Stated problem: Nothing may be dropped or altered: reproduce all the data.

Available data:
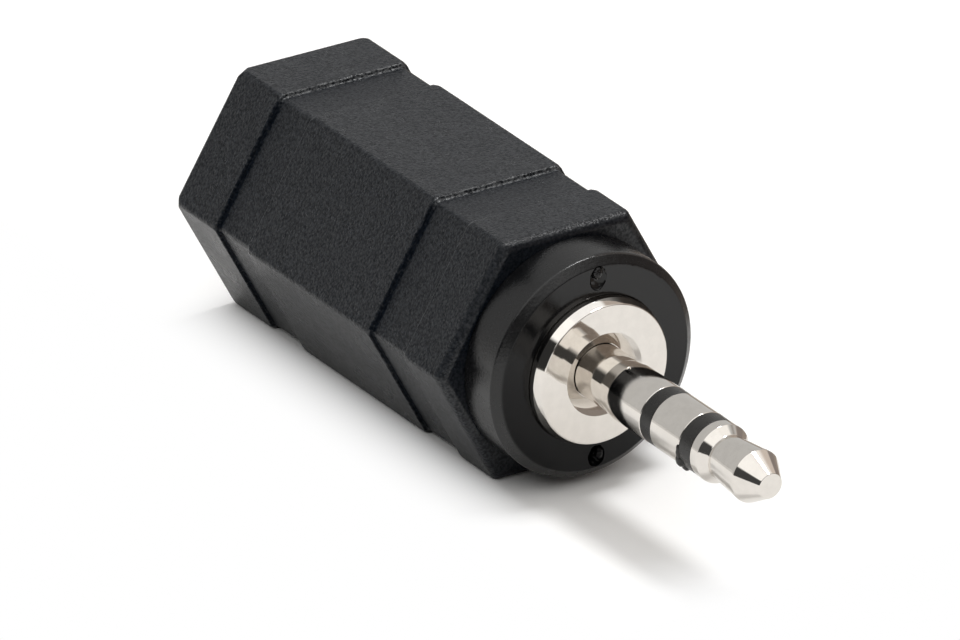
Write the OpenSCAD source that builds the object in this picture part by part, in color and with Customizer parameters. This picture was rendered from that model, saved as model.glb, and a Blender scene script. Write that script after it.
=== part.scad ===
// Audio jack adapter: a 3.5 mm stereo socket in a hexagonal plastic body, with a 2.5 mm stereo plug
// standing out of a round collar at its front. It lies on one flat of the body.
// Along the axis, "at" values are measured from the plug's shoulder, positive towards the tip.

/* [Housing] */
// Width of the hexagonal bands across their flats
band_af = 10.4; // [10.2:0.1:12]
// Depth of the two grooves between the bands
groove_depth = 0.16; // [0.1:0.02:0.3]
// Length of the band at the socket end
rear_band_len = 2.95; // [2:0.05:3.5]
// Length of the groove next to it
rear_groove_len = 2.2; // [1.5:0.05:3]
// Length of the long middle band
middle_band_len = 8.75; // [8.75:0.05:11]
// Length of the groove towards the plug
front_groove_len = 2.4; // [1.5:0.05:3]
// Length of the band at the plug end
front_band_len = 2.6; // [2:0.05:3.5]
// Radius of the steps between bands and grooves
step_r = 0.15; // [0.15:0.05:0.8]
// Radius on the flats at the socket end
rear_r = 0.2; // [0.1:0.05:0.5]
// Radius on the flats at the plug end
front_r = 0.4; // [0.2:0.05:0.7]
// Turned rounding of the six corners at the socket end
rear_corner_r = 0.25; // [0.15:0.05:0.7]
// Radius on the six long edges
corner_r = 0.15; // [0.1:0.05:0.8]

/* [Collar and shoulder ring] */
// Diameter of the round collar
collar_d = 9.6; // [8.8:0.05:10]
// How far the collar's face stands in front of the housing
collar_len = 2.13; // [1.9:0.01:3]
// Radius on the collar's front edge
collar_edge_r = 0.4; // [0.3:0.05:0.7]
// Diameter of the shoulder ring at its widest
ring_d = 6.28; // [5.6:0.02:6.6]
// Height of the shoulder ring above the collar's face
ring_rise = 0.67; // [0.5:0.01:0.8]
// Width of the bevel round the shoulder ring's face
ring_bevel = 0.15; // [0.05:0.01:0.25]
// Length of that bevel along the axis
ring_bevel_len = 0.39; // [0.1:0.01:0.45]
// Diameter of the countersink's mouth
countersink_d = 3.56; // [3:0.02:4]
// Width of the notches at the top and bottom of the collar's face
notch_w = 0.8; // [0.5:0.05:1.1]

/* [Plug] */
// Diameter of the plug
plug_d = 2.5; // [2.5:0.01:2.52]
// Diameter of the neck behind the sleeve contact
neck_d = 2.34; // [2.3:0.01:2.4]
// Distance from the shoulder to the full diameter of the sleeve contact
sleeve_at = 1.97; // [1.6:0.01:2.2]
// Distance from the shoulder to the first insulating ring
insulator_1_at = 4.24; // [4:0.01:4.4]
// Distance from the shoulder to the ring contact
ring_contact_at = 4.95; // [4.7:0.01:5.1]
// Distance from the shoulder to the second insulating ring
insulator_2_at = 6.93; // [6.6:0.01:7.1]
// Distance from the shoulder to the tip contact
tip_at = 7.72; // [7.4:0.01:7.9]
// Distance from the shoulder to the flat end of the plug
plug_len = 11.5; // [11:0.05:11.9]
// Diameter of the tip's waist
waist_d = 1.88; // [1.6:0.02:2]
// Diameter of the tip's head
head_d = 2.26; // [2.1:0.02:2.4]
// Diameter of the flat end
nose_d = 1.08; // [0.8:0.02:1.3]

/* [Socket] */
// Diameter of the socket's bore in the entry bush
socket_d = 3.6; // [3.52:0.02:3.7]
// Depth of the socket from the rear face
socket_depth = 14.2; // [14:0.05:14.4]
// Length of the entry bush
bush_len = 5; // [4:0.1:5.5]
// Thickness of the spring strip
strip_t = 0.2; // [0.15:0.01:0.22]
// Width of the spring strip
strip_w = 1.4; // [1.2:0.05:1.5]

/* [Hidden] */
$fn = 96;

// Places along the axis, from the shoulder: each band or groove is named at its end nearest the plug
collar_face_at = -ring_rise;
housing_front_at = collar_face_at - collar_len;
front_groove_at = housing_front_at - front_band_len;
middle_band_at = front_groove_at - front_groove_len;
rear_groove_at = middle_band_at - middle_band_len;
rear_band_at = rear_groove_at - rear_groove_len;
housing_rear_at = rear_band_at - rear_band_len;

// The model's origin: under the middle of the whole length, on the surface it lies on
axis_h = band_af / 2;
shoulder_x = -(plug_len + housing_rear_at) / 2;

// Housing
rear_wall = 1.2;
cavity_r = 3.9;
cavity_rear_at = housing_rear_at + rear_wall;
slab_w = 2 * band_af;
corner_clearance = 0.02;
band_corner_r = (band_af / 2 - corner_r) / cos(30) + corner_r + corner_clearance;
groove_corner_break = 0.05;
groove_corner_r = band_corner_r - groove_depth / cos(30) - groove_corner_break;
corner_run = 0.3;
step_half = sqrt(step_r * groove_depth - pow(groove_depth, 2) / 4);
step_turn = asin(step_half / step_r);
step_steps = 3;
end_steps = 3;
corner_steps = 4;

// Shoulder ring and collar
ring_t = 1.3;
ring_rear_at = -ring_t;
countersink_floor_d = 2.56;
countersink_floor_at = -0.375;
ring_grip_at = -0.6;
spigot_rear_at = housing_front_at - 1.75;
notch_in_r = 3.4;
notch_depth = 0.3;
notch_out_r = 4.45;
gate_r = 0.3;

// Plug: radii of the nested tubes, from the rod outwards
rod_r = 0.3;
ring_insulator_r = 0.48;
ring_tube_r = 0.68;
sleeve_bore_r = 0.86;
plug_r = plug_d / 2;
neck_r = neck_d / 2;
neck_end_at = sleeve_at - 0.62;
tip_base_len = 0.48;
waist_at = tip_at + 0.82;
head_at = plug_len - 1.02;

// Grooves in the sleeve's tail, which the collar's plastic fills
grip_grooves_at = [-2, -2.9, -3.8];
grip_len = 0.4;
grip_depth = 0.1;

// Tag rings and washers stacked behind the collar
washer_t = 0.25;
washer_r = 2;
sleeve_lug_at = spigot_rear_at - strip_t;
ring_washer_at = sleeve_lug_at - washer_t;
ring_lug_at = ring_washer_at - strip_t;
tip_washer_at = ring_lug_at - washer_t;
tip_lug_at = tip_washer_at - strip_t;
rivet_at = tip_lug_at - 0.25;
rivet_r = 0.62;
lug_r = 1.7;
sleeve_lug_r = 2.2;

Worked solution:
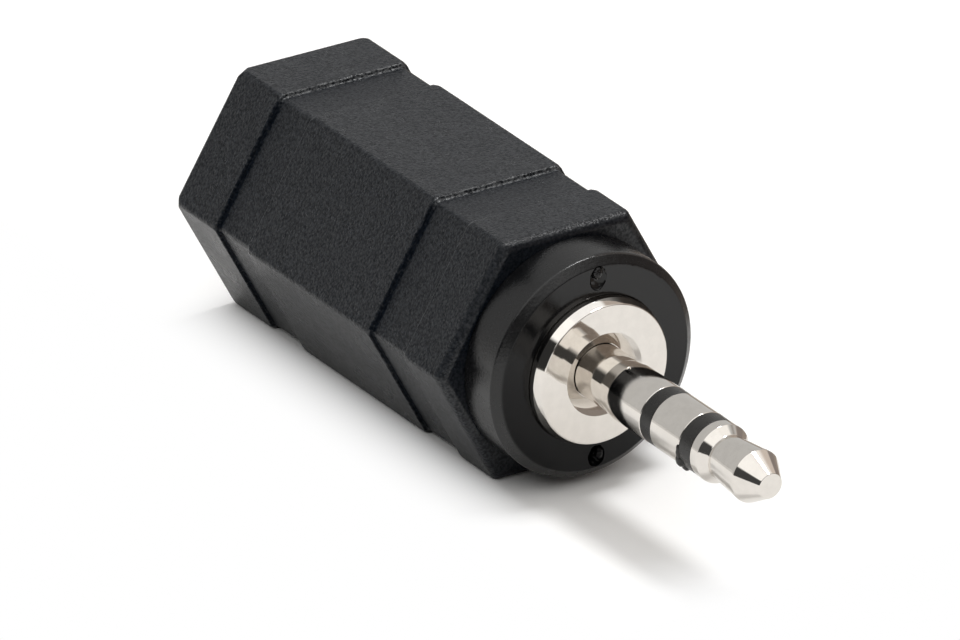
Write the OpenSCAD source that builds the object in this picture part by part, in color and with Customizer parameters. This picture was rendered from that model, saved as model.glb, and a Blender scene script. Write that script after it.
=== part.scad ===
// Audio jack adapter: a 3.5 mm stereo socket in a hexagonal plastic body, with a 2.5 mm stereo plug
// standing out of a round collar at its front. It lies on one flat of the body.
// Along the axis, "at" values are measured from the plug's shoulder, positive towards the tip.

/* [Housing] */
// Width of the hexagonal bands across their flats
band_af = 10.4; // [10.2:0.1:12]
// Depth of the two grooves between the bands
groove_depth = 0.16; // [0.1:0.02:0.3]
// Length of the band at the socket end
rear_band_len = 2.95; // [2:0.05:3.5]
// Length of the groove next to it
rear_groove_len = 2.2; // [1.5:0.05:3]
// Length of the long middle band
middle_band_len = 8.75; // [8.75:0.05:11]
// Length of the groove towards the plug
front_groove_len = 2.4; // [1.5:0.05:3]
// Length of the band at the plug end
front_band_len = 2.6; // [2:0.05:3.5]
// Radius of the steps between bands and grooves
step_r = 0.15; // [0.15:0.05:0.8]
// Radius on the flats at the socket end
rear_r = 0.2; // [0.1:0.05:0.5]
// Radius on the flats at the plug end
front_r = 0.4; // [0.2:0.05:0.7]
// Turned rounding of the six corners at the socket end
rear_corner_r = 0.25; // [0.15:0.05:0.7]
// Radius on the six long edges
corner_r = 0.15; // [0.1:0.05:0.8]

/* [Collar and shoulder ring] */
// Diameter of the round collar
collar_d = 9.6; // [8.8:0.05:10]
// How far the collar's face stands in front of the housing
collar_len = 2.13; // [1.9:0.01:3]
// Radius on the collar's front edge
collar_edge_r = 0.4; // [0.3:0.05:0.7]
// Diameter of the shoulder ring at its widest
ring_d = 6.28; // [5.6:0.02:6.6]
// Height of the shoulder ring above the collar's face
ring_rise = 0.67; // [0.5:0.01:0.8]
// Width of the bevel round the shoulder ring's face
ring_bevel = 0.15; // [0.05:0.01:0.25]
// Length of that bevel along the axis
ring_bevel_len = 0.39; // [0.1:0.01:0.45]
// Diameter of the countersink's mouth
countersink_d = 3.56; // [3:0.02:4]
// Width of the notches at the top and bottom of the collar's face
notch_w = 0.8; // [0.5:0.05:1.1]

/* [Plug] */
// Diameter of the plug
plug_d = 2.5; // [2.5:0.01:2.52]
// Diameter of the neck behind the sleeve contact
neck_d = 2.34; // [2.3:0.01:2.4]
// Distance from the shoulder to the full diameter of the sleeve contact
sleeve_at = 1.97; // [1.6:0.01:2.2]
// Distance from the shoulder to the first insulating ring
insulator_1_at = 4.24; // [4:0.01:4.4]
// Distance from the shoulder to the ring contact
ring_contact_at = 4.95; // [4.7:0.01:5.1]
// Distance from the shoulder to the second insulating ring
insulator_2_at = 6.93; // [6.6:0.01:7.1]
// Distance from the shoulder to the tip contact
tip_at = 7.72; // [7.4:0.01:7.9]
// Distance from the shoulder to the flat end of the plug
plug_len = 11.5; // [11:0.05:11.9]
// Diameter of the tip's waist
waist_d = 1.88; // [1.6:0.02:2]
// Diameter of the tip's head
head_d = 2.26; // [2.1:0.02:2.4]
// Diameter of the flat end
nose_d = 1.08; // [0.8:0.02:1.3]

/* [Socket] */
// Diameter of the socket's bore in the entry bush
socket_d = 3.6; // [3.52:0.02:3.7]
// Depth of the socket from the rear face
socket_depth = 14.2; // [14:0.05:14.4]
// Length of the entry bush
bush_len = 5; // [4:0.1:5.5]
// Thickness of the spring strip
strip_t = 0.2; // [0.15:0.01:0.22]
// Width of the spring strip
strip_w = 1.4; // [1.2:0.05:1.5]

/* [Hidden] */
$fn = 96;

// Places along the axis, from the shoulder: each band or groove is named at its end nearest the plug
collar_face_at = -ring_rise;
housing_front_at = collar_face_at - collar_len;
front_groove_at = housing_front_at - front_band_len;
middle_band_at = front_groove_at - front_groove_len;
rear_groove_at = middle_band_at - middle_band_len;
rear_band_at = rear_groove_at - rear_groove_len;
housing_rear_at = rear_band_at - rear_band_len;

// The model's origin: under the middle of the whole length, on the surface it lies on
axis_h = band_af / 2;
shoulder_x = -(plug_len + housing_rear_at) / 2;

// Housing
rear_wall = 1.2;
cavity_r = 3.9;
cavity_rear_at = housing_rear_at + rear_wall;
slab_w = 2 * band_af;
corner_clearance = 0.02;
band_corner_r = (band_af / 2 - corner_r) / cos(30) + corner_r + corner_clearance;
groove_corner_break = 0.05;
groove_corner_r = band_corner_r - groove_depth / cos(30) - groove_corner_break;
corner_run = 0.3;
step_half = sqrt(step_r * groove_depth - pow(groove_depth, 2) / 4);
step_turn = asin(step_half / step_r);
step_steps = 3;
end_steps = 3;
corner_steps = 4;

// Shoulder ring and collar
ring_t = 1.3;
ring_rear_at = -ring_t;
countersink_floor_d = 2.56;
countersink_floor_at = -0.375;
ring_grip_at = -0.6;
spigot_rear_at = housing_front_at - 1.75;
notch_in_r = 3.4;
notch_depth = 0.3;
notch_out_r = 4.45;
gate_r = 0.3;

// Plug: radii of the nested tubes, from the rod outwards
rod_r = 0.3;
ring_insulator_r = 0.48;
ring_tube_r = 0.68;
sleeve_bore_r = 0.86;
plug_r = plug_d / 2;
neck_r = neck_d / 2;
neck_end_at = sleeve_at - 0.62;
tip_base_len = 0.48;
waist_at = tip_at + 0.82;
head_at = plug_len - 1.02;

// Grooves in the sleeve's tail, which the collar's plastic fills
grip_grooves_at = [-2, -2.9, -3.8];
grip_len = 0.4;
grip_depth = 0.1;

// Tag rings and washers stacked behind the collar
washer_t = 0.25;
washer_r = 2;
sleeve_lug_at = spigot_rear_at - strip_t;
ring_washer_at = sleeve_lug_at - washer_t;
ring_lug_at = ring_washer_at - strip_t;
tip_washer_at = ring_lug_at - washer_t;
tip_lug_at = tip_washer_at - strip_t;
rivet_at = tip_lug_at - 0.25;
rivet_r = 0.62;
lug_r = 1.7;
sleeve_lug_r = 2.2;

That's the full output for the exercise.